Written problem: Repeat the full listing, word for word.

Source excerpt:

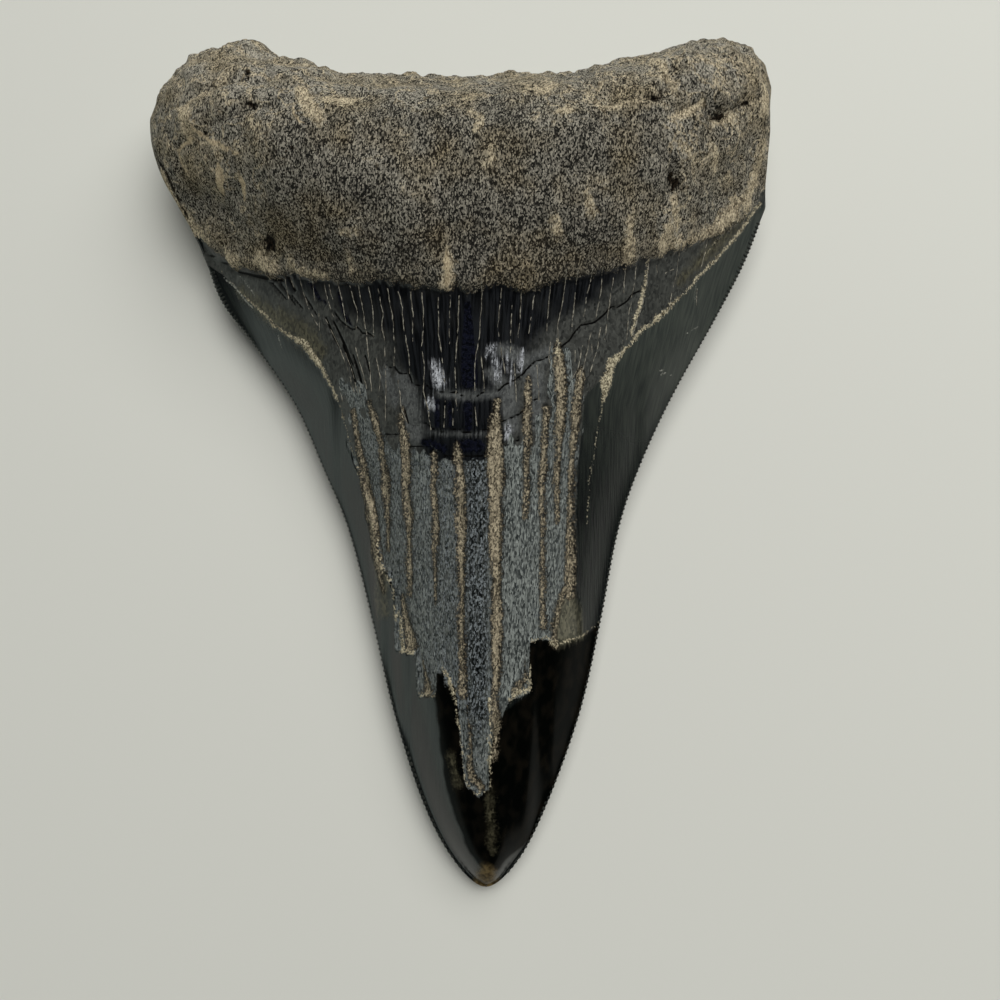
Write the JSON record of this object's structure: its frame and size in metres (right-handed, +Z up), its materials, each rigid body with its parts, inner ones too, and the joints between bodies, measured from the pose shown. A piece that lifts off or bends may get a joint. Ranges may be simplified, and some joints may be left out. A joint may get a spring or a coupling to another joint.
{
  "type": "megalodon tooth",
  "caption": "Large triangular fossil shark tooth with serrated cutting edges, flaked enamel and a thick arched root, lying flat on its labial face.",
  "frame": {"origin": "on the resting plane, under the middle of the tooth's box", "axes": "+X across the tooth to its right side seen from above, +Y from the tip to the root, +Z up out of the lingual face"},
  "size_m": [0.0916, 0.1186, 0.0222],
  "materials": {
    "tooth": "fossil tooth: satin blue-black to grey-green enamel, glossy black near the tip, grainy slate dentine where enamel has flaked, and a dull brown-grey granular root with tan sediment in its cracks"
  },
  "bodies": {
    "root": {"tooth": "tooth"}
  },
  "joints": []
}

Response below:
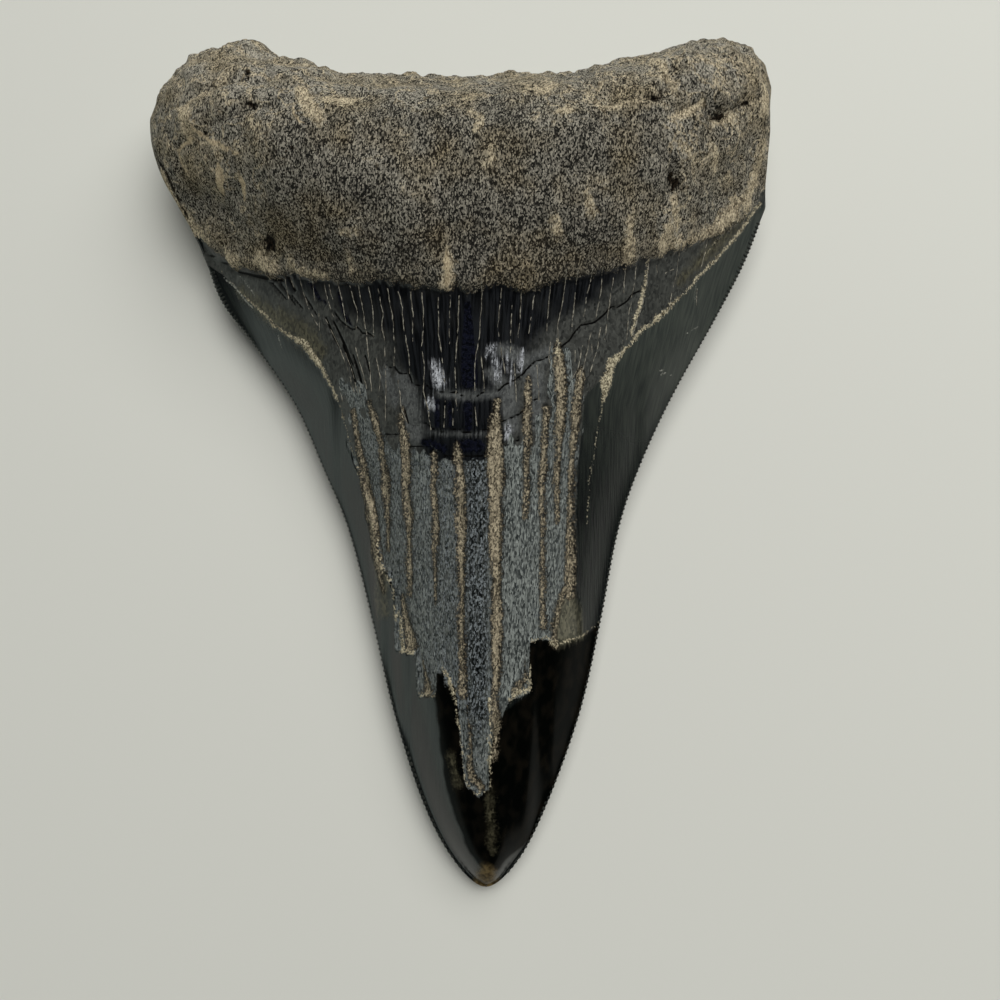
Write the JSON record of this object's structure: its frame and size in metres (right-handed, +Z up), its materials, each rigid body with its parts, inner ones too, and the joints between bodies, measured from the pose shown. A piece that lifts off or bends may get a joint. Ranges may be simplified, and some joints may be left out. A joint may get a spring or a coupling to another joint.
{
  "type": "megalodon tooth",
  "caption": "Large triangular fossil shark tooth with serrated cutting edges, flaked enamel and a thick arched root, lying flat on its labial face.",
  "frame": {"origin": "on the resting plane, under the middle of the tooth's box", "axes": "+X across the tooth to its right side seen from above, +Y from the tip to the root, +Z up out of the lingual face"},
  "size_m": [0.0916, 0.1186, 0.0222],
  "materials": {
    "tooth": "fossil tooth: satin blue-black to grey-green enamel, glossy black near the tip, grainy slate dentine where enamel has flaked, and a dull brown-grey granular root with tan sediment in its cracks"
  },
  "bodies": {
    "root": {"tooth": "tooth"}
  },
  "joints": []
}